Data block =>
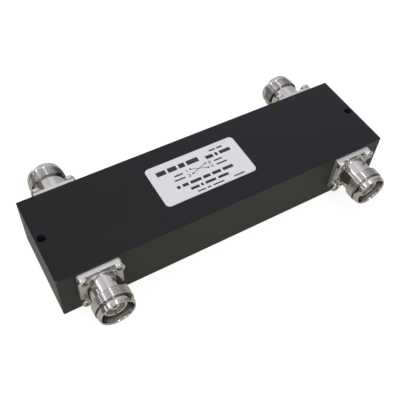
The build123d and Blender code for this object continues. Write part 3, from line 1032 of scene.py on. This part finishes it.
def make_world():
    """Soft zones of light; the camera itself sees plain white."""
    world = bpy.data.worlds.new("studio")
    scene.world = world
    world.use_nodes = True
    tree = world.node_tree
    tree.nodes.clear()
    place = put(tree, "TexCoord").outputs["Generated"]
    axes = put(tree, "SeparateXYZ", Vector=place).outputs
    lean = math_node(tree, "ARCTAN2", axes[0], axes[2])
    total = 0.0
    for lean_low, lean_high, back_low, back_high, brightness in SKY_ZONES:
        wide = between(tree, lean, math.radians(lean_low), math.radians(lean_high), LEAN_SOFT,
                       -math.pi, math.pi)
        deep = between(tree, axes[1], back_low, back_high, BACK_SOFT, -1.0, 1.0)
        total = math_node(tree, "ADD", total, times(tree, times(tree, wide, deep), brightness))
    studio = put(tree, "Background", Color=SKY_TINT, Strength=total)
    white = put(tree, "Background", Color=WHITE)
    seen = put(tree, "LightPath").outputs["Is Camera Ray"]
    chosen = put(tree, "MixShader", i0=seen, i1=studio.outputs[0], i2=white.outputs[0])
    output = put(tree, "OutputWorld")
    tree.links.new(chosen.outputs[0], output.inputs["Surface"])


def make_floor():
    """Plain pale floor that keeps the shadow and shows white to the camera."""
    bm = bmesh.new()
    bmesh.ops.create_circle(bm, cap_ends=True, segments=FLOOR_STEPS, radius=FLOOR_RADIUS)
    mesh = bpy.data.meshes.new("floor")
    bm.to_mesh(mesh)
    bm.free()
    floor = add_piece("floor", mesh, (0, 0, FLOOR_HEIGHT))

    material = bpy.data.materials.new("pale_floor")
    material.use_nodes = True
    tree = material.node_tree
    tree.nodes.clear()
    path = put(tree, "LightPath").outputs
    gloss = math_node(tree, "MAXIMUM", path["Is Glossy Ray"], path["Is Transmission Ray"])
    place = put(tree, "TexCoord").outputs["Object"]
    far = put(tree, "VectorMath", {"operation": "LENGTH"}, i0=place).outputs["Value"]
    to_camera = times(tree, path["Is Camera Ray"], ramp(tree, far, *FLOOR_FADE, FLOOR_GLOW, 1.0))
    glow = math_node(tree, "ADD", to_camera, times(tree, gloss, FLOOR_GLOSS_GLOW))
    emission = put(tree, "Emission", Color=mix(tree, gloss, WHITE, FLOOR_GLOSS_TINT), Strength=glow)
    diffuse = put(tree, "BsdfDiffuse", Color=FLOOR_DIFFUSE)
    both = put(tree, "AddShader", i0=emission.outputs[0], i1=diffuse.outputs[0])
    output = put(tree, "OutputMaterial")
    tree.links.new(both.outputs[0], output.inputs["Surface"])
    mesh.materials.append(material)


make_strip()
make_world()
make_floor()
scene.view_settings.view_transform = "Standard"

Task to complete => Report all lines of the material that contain the word "scene".

Solution to the exercise =>
The build123d and Blender code for this object continues. Write part 3, from line 1032 of scene.py on. This part finishes it.
    scene.world = world
scene.view_settings.view_transform = "Standard"